Jane Austen’s six complete adult novels were written in two distinct[6] periods:
First period (1796 - 1798): Sense and Sensibility (1811), the story of two sisters and their love affairs; Pride and Prejudice (1813); Northanger Abbey (1818), a satire on the highly popular Gothic romances of the late 18th century
Second period (started in 1811): Mansfield Park (1814), Emma (1816) and Persuasion (1818), all three deal with the romantic entanglement of their strongly characterized heroines Jane Austen’s brilliantly witty, elegantly structured satirical fiction marks the transition[7] in English literature from 18th-century neo-classicism to 19th-century romanticism.
Her works are satirical comedies about the middle and upper-middle classes. The plots are variations on a standard theme: a young woman’s courtship[8] and eventual marriage. By the end of every one of Austen’s novels the heroine has found a husband. The world she describes is small.
Because of her sensitivity to universal patterns[9] of human behaviour, Austen has been regarded by many critics as one of the greatest of all novelists.
Austen was a very careful writer and revised her novels many times. She writes clearly and incisively, with great wit[10]. Few writers combine this, as she does, with needle-sharp observation of human behaviour. The stories flow and are easy to read; she needs only a few words and the character lives on the page.
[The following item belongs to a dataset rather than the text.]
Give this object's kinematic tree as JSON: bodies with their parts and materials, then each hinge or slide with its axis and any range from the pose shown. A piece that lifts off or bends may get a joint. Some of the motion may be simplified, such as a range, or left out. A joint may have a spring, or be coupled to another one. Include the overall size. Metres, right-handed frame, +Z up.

Her dialogue is unequalled[11].
Background to the novel:
For a young woman of this period, marriage was the surest route to independence and freedom. Marriage to a wealthy man of good birth was the most desirable[12] position for a woman. Unmarried women living in their parents’ house (as Jane Austen was) were considered as second class citizens.
„Pride and Prejudice“ famously begins: „It is a truth universally acknowledged, that a single man in possession of a good fortune, must be in want of a wife.“ Thus, the theme of the novel is stated in the very first sentence. As the story continues, marriage is examined from many points of view. Lydia and Wickham represent its most animal aspect, Jane and Bingley its most innocent. Elizabeth and Darcy represent its most spiritual aspect. Austen satirizes the Bennets’ marriage, and shows us maturity[13] in Mr and Mrs Gardiner. Mr Collins and Charlotte demonstrate the marriage of convenience[14].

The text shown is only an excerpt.